160621.pdf.txt

Abstract

Liquid-liquid phase separation of macromolecules occurs in many cellular contexts. The functions of the resulting droplets, however, have been less well understood. One hypothesized function of protein droplets specifically is to locally increase the concentration of enzymes and substrates, enhancing reaction rates and allowing for greater flux through cellular pathways. This hypothesized function makes protein phase separation an appealing avenue for synthetic biology because it allows one to design stimulus-responsive droplets to concentrate proteins of interest and tune flux. However, the limits of this hypothesized function remain unexplored, making it difficult to determine which pathways would benefit from synthetic cluster formation. To explore the hypothesis that clustering could enhance flux through a signaling pathway, we set out to create light-responsive droplets containing model kinase-substrate pairs drawn from MAP kinase signaling pathways.

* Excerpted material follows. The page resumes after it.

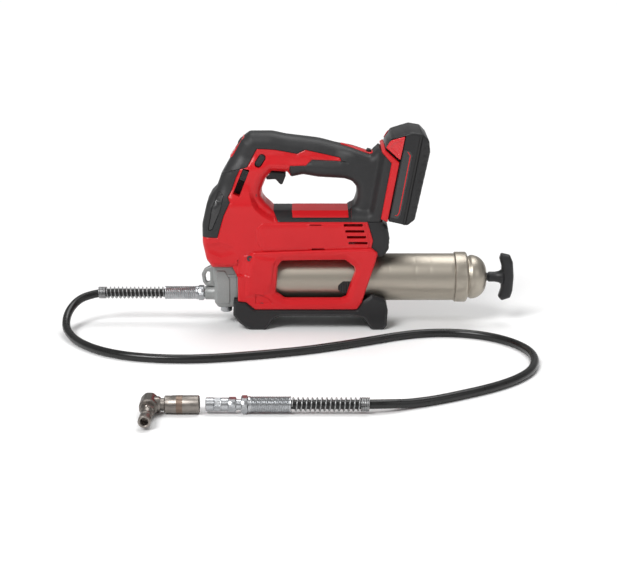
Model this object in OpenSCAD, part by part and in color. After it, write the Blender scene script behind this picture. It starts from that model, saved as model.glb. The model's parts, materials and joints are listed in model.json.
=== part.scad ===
// Cordless grease gun with a reusable barrel, a slide-on battery and a high-pressure hose.
// +X points to the T-handle, -Y to the side that carries the speed selector, +Z up.
// The origin lies on the ground below the middle of the gun.

/* [Barrel] */
// Outer radius of the grease barrel
barrel_r = 29; // [26:0.5:30]
// Wall of the barrel tube
barrel_wall = 1.5; // [1:0.1:2.5]
// Height of the barrel axis above the ground
barrel_z = 58; // [57:0.5:62]
// Rear end of the barrel tube
barrel_end_x = 119; // [100:1:135]
// Radius of the follower rod
rod_r = 5; // [3:0.1:6]

/* [Drive] */
// Height of the motor axis above the ground
motor_z = 112.5; // [111:0.5:114]
// Radius of the motor can
motor_can_r = 19.5; // [16:0.5:20]
// Radius of the motor shaft
shaft_r = 2.5; // [1.8:0.1:2.6]
// Gear module of the planetary stage
gear_module = 0.65; // [0.5:0.01:0.66]
// Throw of the crank pin
crank_throw = 6; // [4:0.5:7]
// Radius of the pump plunger
plunger_r = 4; // [3:0.25:5]

/* [Body] */
// Half width of the upper body
body_half_w = 33; // [31:0.5:36]
// Half width of the lower frame and its window
frame_half_w = 38; // [37:0.5:42]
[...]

Using the p38 pathway as a model system, we find that light-induced clustering and light-induced heterodimerization achieve similar levels of flux enhancement. Furthermore, in agreement with the idea that local concentration affects signal enhancement, we find that if components of the p38 pathway are already co-localized through a linker, clustering has no effect. Similarly, the JNK pathway, which contains an endogenous scaffold protein, does not show flux enhancement when clustered. We use the results from this study to suggest that scaffold proteins co-localize proteins in order to mediate flux in kinase pathways, though further testing is needed. Ultimately, the findings in this work contribute to establishing a better understanding of the effects of liquid-liquid phase separation and the role of scaffold proteins in the context of cellular pathways.